Machine Learning - Project 1

Machine Learning - Summer 2003

Project 4 - Prediction

Posted: 6/17/2003
Due: 6/23/2003

1. Estimating probabilities. Consider the following test instance for the PlayTennis data:

test(15,_,[outlook = overcast, temp = mild, humidity = low, wind = weak]).

The instance cannot be classified, because the Naive Bayes algorithm (as implemented in bayes.pl) gives zero probabilities for both hypotheses (yes and no). The situation is illustrated below:

?- test(15,_,X),probs(X,P).

X=[outlook = overcast,temp = mild,humidity = low,wind = weak]
P=[no / 0.000,yes / 0.000]

Investigate the reasons for this situation and resolve the problem by applying new approaches to estimate the conditional probability of attribute value pairs. In particular:

Use a small value to substitute the zero probability.
Use Laplace estimate.
Use the m-estimate of probability (see Mitchell - Section 6.9.1.1).

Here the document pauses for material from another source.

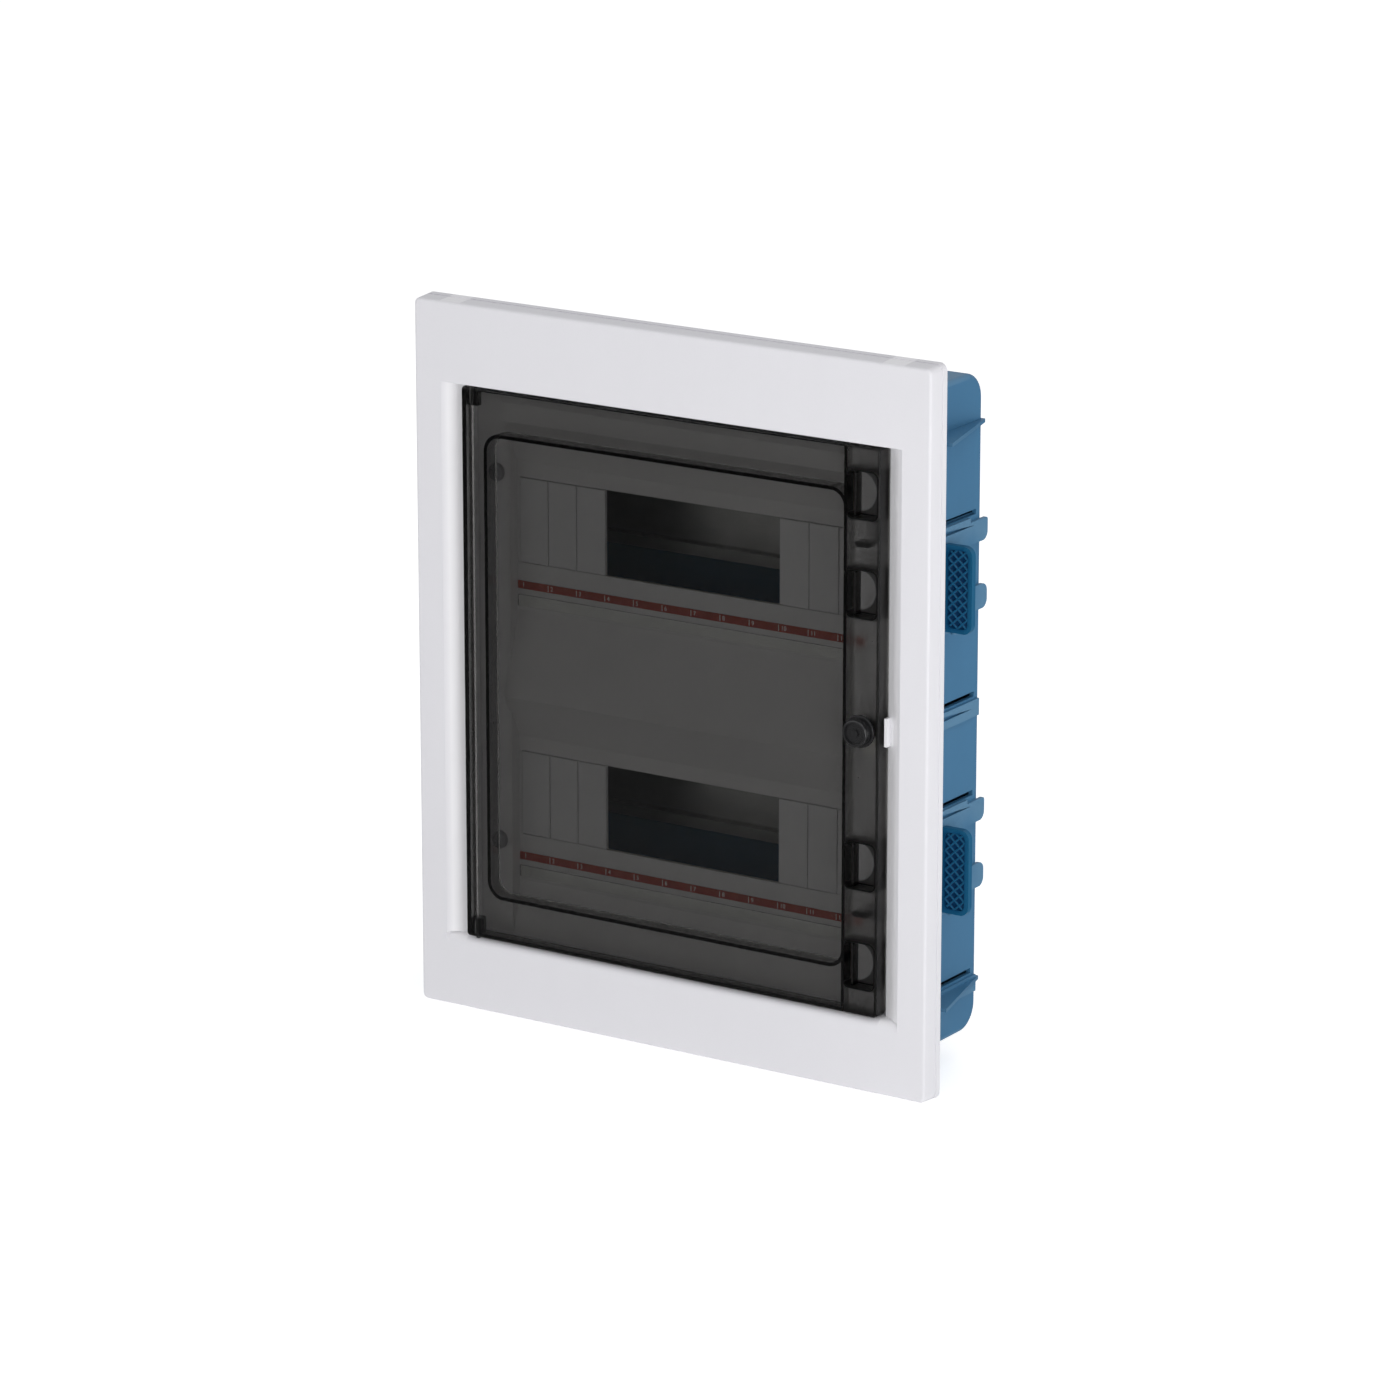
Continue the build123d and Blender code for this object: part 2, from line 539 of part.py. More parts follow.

Classify the new instance applying each one of the above three approaches and analyze the results.

2. LOO evaluation of Naive Bayes and K-Nearest Neighbor. Rate the algorithms bayes.pl, knn.pl (k=1), knn.pl (k=3) and knn.pl (distance weighted with k=total number of examples) according to their performance on the data sets: animals.pl, loandata.pl and PlayTennis. Apply leave-one-out cross validation for each data set and average the results. Analyze the results.

Extra Credit (max 10% of the project grade)

Bayesian Belief Networks. Create a belief network for the PlayTennis data (see Lab experiments 8, Section III) and classify test instance 15 (see Question 1) by using the bn.pl program or MSBNx. Hint: note that "low" is a new value for "humidity" which does not occur in the training set, so its probability has to be estimated and then defined in the belief network. Include in your report: The Prolog definitions for the belief network (if you use bn.pl) or assessment windows (CPT's) for each node and evaluation results with the evidence set according to test instance 15 (if you use MSBNx).